Break Glass is a new subscription option for Oracle EPM Cloud that gives customers explicit control over:

  • When Oracle support personnel can access your environments
  • How your data is encrypted at rest

It introduces two tightly integrated security pillars:

 

  1. Oracle Managed Access (OMA)

With OMA enabled:

  • Oracle cannot access your environment by default
  • Every access attempt requires explicit customer approval
  • Access is temporary, time‑bound, and auditable

This is a major shift from the traditional cloud support model.

Think of it like this: Oracle now needs a temporary, customer‑issued key to enter your environment — and every use is logged.

 

  1. Bring Your Own Key (BYOK)

BYOK gives you control over encryption keys used for your EPM data at rest:

  • Keys are customer‑managed
  • Stored and controlled using OCI Vault
  • You can rotate or revoke keys based on internal policies

This aligns EPM with enterprise‑grade security standards commonly seen in OCI, ERP, and regulated workloads.

 

How Break Glass Works – End to End

Here’s what the real‑world flow looks like when Break Glass is enabled:

  1. An issue requires Oracle support involvement
  2. Oracle submits an access request, usually linked to a Service Request (SR)
  3. Your designated EPM administrators review and approve or deny the request
  4. If approved:
    • Access is granted only for the approved duration
    • All actions are logged and auditable
  5. Access automatically expires when the time window closes

No silent access. No assumptions. No permanent privileges.

 

Key Benefits for Customers

  • Stronger Security & Zero Trust

·       Oracle access is explicit, not implicit

·       Eliminates "always‑on" operator access

·       Supports zero‑trust security models

  • Audit & Compliance Readiness
  • Complete audit trail of who accessed what and when
  • Ideal for SOX, GDPR, HIPAA, ISO 27001, and similar requirements
  • Encryption Ownership
  • You control the encryption keys
  • Aligns EPM with broader enterprise key‑management strategies

 

 Built for Regulated Industries

Especially valuable for:

  • Banking & Financial Services
  • Healthcare & Life Sciences
  • Government & Public Sector
  • Any organization with strict data‑residency obligations

 

Which EPM Modules Are Supported?

Break Glass applies across major EPM Cloud modules, including:

  • Planning
  • Financial Consolidation and Close (FCCS)
  • Account Reconciliation (ARCS)
  • FreeForm
  • Narrative Reporting
  • Enterprise Data Management
  • Tax Reporting
  • Profitability and Cost Management

 

How to Get Break Glass

Customers can enable Break Glass in two ways:

  • Include it during initial EPM subscription onboarding
  • Add it later as an additional subscription (SKU B112331)

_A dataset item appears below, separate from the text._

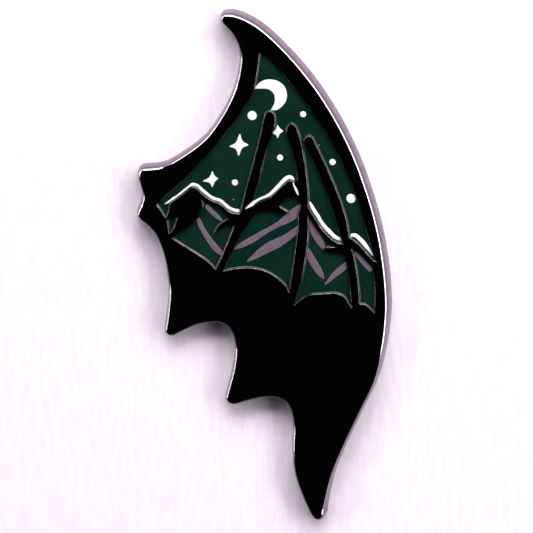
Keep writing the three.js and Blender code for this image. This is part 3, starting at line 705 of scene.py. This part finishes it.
# A finger strip, in millimetres: its level and half width, the notch that closes on the post,
# the bend outside the window, the ribs for the finger, the droop of the end, and its reach.
jaw_sheet = 0.36 * MM
jaw_level = 3.67
jaw_half_width = 1.3
notch_radius = 0.64
bend_start, bend_run = 3.3, 0.5
bend_angle = math.radians(43)
rib_height = 0.06
ribs_start, ribs_end = 0.9, 2.3
droop_start = 2.4
jaw_reach = 6.35
tip_length = 0.8
for row, height in rows.items():
    plate = [(0.66, 2.5), (1.5, 2.5), (1.62, 2.53), (1.72, 2.6), (1.85, 2.66), (2.6, 2.66),
             (2.75, 2.62), (2.88, 2.54), (3.0, 2.5), (4.95, 2.5), (5.2, 2.53), (5.38, 2.62),
             (5.48, 2.76), (5.5, 2.92), (5.48, 3.08), (5.4, 3.22), (5.27, 3.29), (5.12, 3.28),
             (5.0, 3.2), (4.93, 3.08), (4.86, 2.96), (4.74, 2.88), (4.6, 2.85), (4.1, 2.85),
             (4.02, 2.82), (3.9, 2.8), (3.78, 2.82), (3.7, 2.85), (0.82, 2.85), (0.7, 2.83),
             (0.66, 2.76), (0.66, 2.5)]
    piece("clutch_plate_" + row + "_pressed", turned(plate, height), clutch_steel,
          row + "_plate", ["clutch_plate_" + row], 50)

    cap = [(3.74, 3.15), (3.45, 3.15), (3.33, 3.17), (3.25, 3.22), (3.2, 3.32), (3.2, 3.6),
           (3.2, 4.4), (3.2, 5.18), (3.18, 5.3), (3.13, 5.41), (3.05, 5.5), (2.95, 5.56),
           (2.82, 5.6), (2.7, 5.62), (2.1, 5.62), (1.95, 5.59), (1.8, 5.54), (1.2, 5.54),
           (1.05, 5.53), (0.93, 5.49), (0.85, 5.42), (0.83, 5.34)]
    bm = turned(cap, height)
    for place, normal in (((0, 0, height + window_reach), (0, 0, 1)),
                          ((0, 0, height - window_reach), (0, 0, 1)),
                          ((0, window_foot, 0), (0, 1, 0)), ((0, window_head, 0), (0, 1, 0))):
        bmesh.ops.bisect_plane(bm, geom=bm.verts[:] + bm.edges[:] + bm.faces[:],
                               plane_co=place, plane_no=normal, dist=0.0001 * MM)
    window = [f for f in bm.faces
              if abs(f.calc_center_median().z - height) < window_reach
              and window_foot < f.calc_center_median().y < window_head]
    bmesh.ops.delete(bm, geom=window, context="FACES")
    bmesh.ops.recalc_face_normals(bm, faces=bm.faces)
    bmesh.ops.solidify(bm, geom=bm.faces[:], thickness=cap_sheet)
    piece("clutch_cap_" + row + "_drawn", smoothed(bm), clutch_steel, row + "_head",
          ["clutch_cap_" + row], 50)

    bm = bmesh.new()
    bmesh.ops.create_circle(bm, cap_ends=True, radius=wire_radius, segments=16)
    bmesh.ops.translate(bm, verts=bm.verts, vec=(spring_radius, spring_level, 0))
    bmesh.ops.spin(bm, geom=bm.verts[:] + bm.edges[:] + bm.faces[:], cent=(0, 0, 0),
                   axis=(0, 1, 0), angle=2 * math.pi - spring_gap, steps=72)
    bmesh.ops.rotate(bm, verts=bm.verts, cent=(0, 0, 0),
                     matrix=Matrix.Rotation((math.pi + spring_gap) / 2, 3, "Y"))
    bmesh.ops.translate(bm, verts=bm.verts, vec=(0, 0, height))
    piece("clutch_spring_" + row + "_wire", smoothed(bm), spring_steel, row + "_head",
          ["clutch_spring_" + row], 50)

    for side_name, side in (("left", -1), ("right", 1)):
        bm = bmesh.new()
        bmesh.ops.create_grid(bm, x_segments=56, y_segments=24, size=1)
        for vert in bm.verts:
            along, across = (vert.co.x + 1) / 2, vert.co.y
            notch = math.sqrt(max(0, notch_radius**2 - (jaw_half_width * across) ** 2))
            out = max(0.06, notch) * (1 - along) + jaw_reach * along
            flat = min(out, bend_start)
            climb = max(0, out - bend_start)
            bend = bend_angle * min(1, climb / bend_run) * (1 if climb > bend_run else 0.5)
            droop = max(0, climb - droop_start) ** 2 * 0.5
            tip = max(0, out - jaw_reach + tip_length) / tip_length
            narrow = 1 - 0.34 * (1 - math.sqrt(max(0, 1 - tip**2))) - 0.06 * min(1, climb)
            rib = rib_height * math.sin(climb * 9) if ribs_start < climb < ribs_end else 0
            vert.co = Vector(((flat + climb * math.cos(bend) + rib * 0.5) * MM,
                              (jaw_level + climb * math.sin(bend) - droop + rib) * MM,
                              height + across * jaw_half_width * narrow * MM))
        bmesh.ops.recalc_face_normals(bm, faces=bm.faces)
        bmesh.ops.solidify(bm, geom=bm.faces[:], thickness=jaw_sheet)
        inside = [v.co.y for v in bm.verts if v.co.x < 3 * MM]
        rise = jaw_level * MM - sum(inside) / len(inside)
        bmesh.ops.translate(bm, verts=bm.verts, vec=(0, rise, 0))
        soften(bm, 0.05 * MM, 1.0)
        if side < 0:
            bmesh.ops.scale(bm, verts=bm.verts, vec=(-1, 1, 1))
        piece("clutch_jaw_%s_%s_strip" % (side_name, row), bm, clutch_steel,
              "%s_%s_jaw" % (row, side_name), ["clutch_jaw_%s_%s" % (side_name, row)],
              60)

Because it impacts governance, access workflows, and encryption, enabling Break Glass typically involves IT security, EPM admins, and compliance teams working together.

 

Should You Enable Break Glass?

The short answer is: it depends on your risk profile, regulatory exposure, and security posture.

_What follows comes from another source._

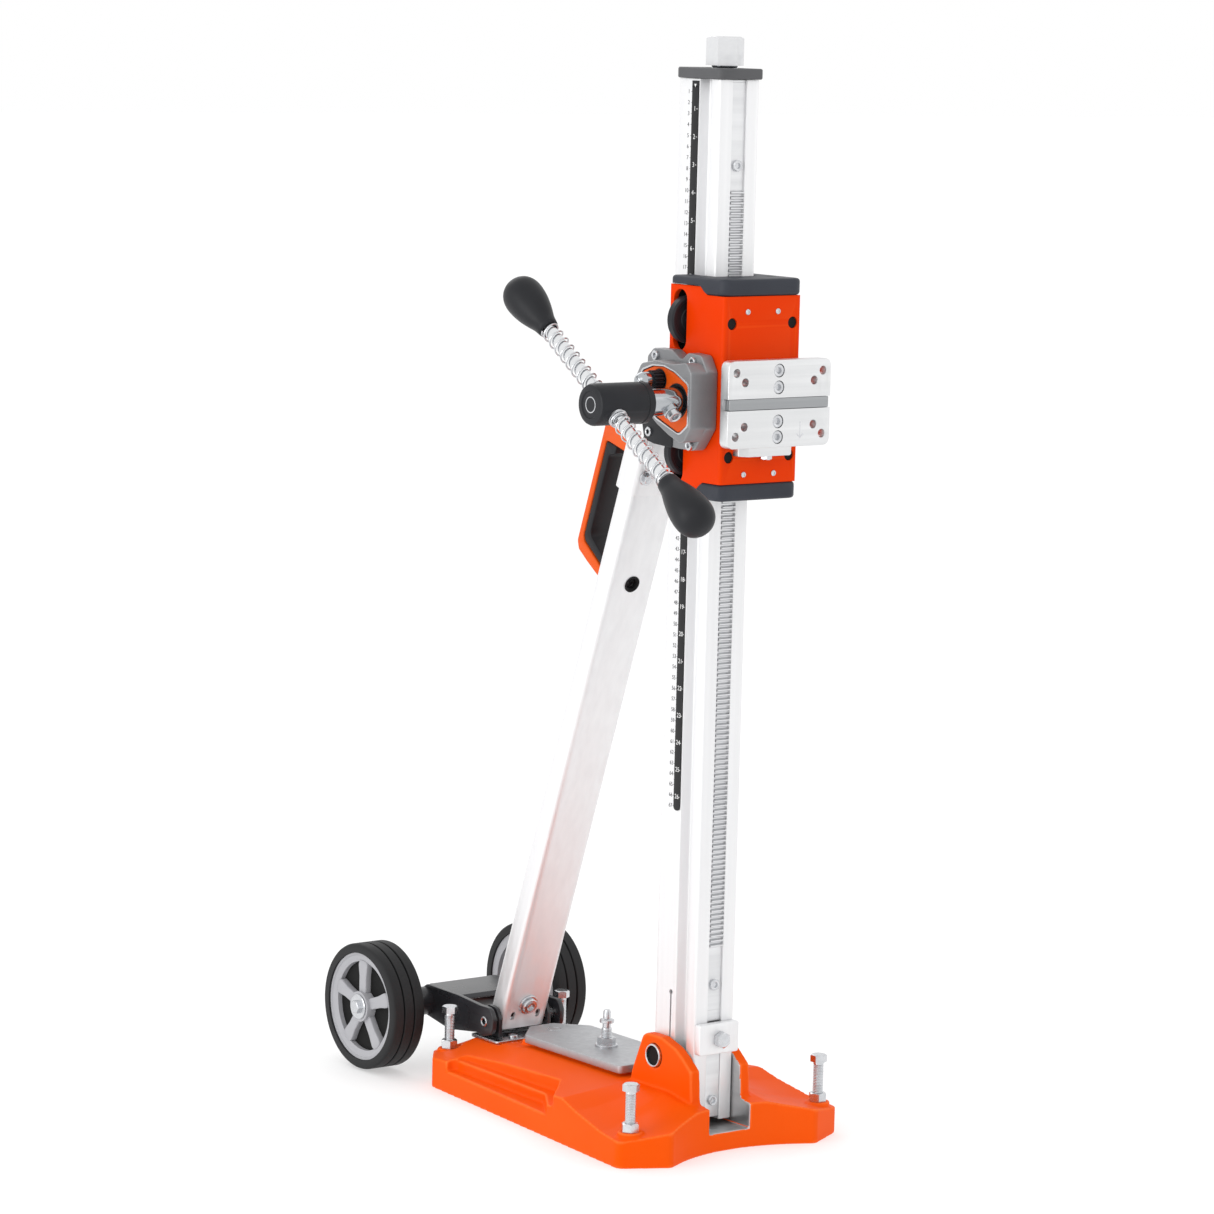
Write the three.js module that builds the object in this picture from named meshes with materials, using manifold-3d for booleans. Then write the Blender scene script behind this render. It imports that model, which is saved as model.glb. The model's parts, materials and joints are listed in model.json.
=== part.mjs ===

Use the table below as a quick decision guide when discussing Break Glass with Security, Risk, and EPM stakeholders.


Question

If Your Answer Is YES

Recommendation

Are you subject to regulatory, audit, or data‑sovereignty requirements (SOX, GDPR, HIPAA, ISO)?

You must demonstrate controlled, auditable access to cloud data

Strongly recommended

Do security or audit teams ask who at Oracle can access your EPM environments?

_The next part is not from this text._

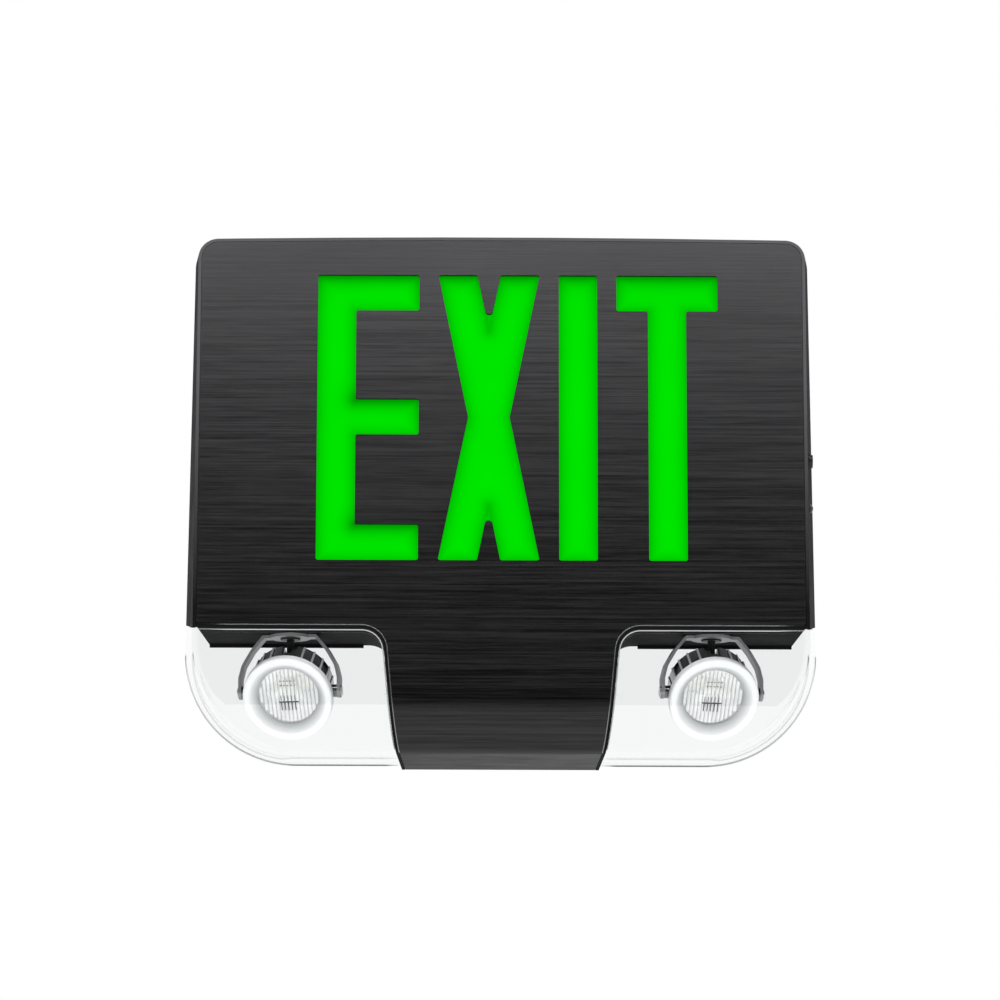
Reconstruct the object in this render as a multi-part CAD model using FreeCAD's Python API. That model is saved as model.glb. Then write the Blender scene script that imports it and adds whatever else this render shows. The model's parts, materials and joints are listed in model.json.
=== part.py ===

You need explicit approval and traceability

Strongly recommended

Do you operate under a Zero‑Trust or least‑privilege security model?

Always‑on vendor access is a risk

Strongly recommended

Do you need customer‑controlled encryption keys for compliance or internal policy?

Oracle‑managed keys may not be sufficient

Strongly recommended (BYOK)

Is your EPM environment business‑critical or used for external reporting?

Risk impact of unauthorized access is high

Recommended

Are you in Banking, Life Sciences, Government, or Public Sector?

Enhanced governance is typically mandatory

Recommended

Is your organization comfortable with standard Oracle support access and Oracle‑managed encryption?

Risk tolerance is higher

⚠️ Optional

Do you prioritize faster support access over approval controls?

Manual approvals may add friction

⚠️ Evaluate carefully

 

Rule of thumb:

If your EPM environment is reviewed by auditors, regulators, or internal security teams — Break Glass should be part of your standard architecture.


Final Thoughts

Oracle Break Glass is one of the most important governance and security advancements EPM Cloud has seen in years.

It answers a long‑standing enterprise question:

“Can we trust the cloud — and still stay in control?”

With Break Glass, the answer is finally yes.

 

If you operate EPM in a regulated environment — or simply want enterprise‑grade control over your data — this is a feature you should be actively evaluating as part of the 26.04 release planning.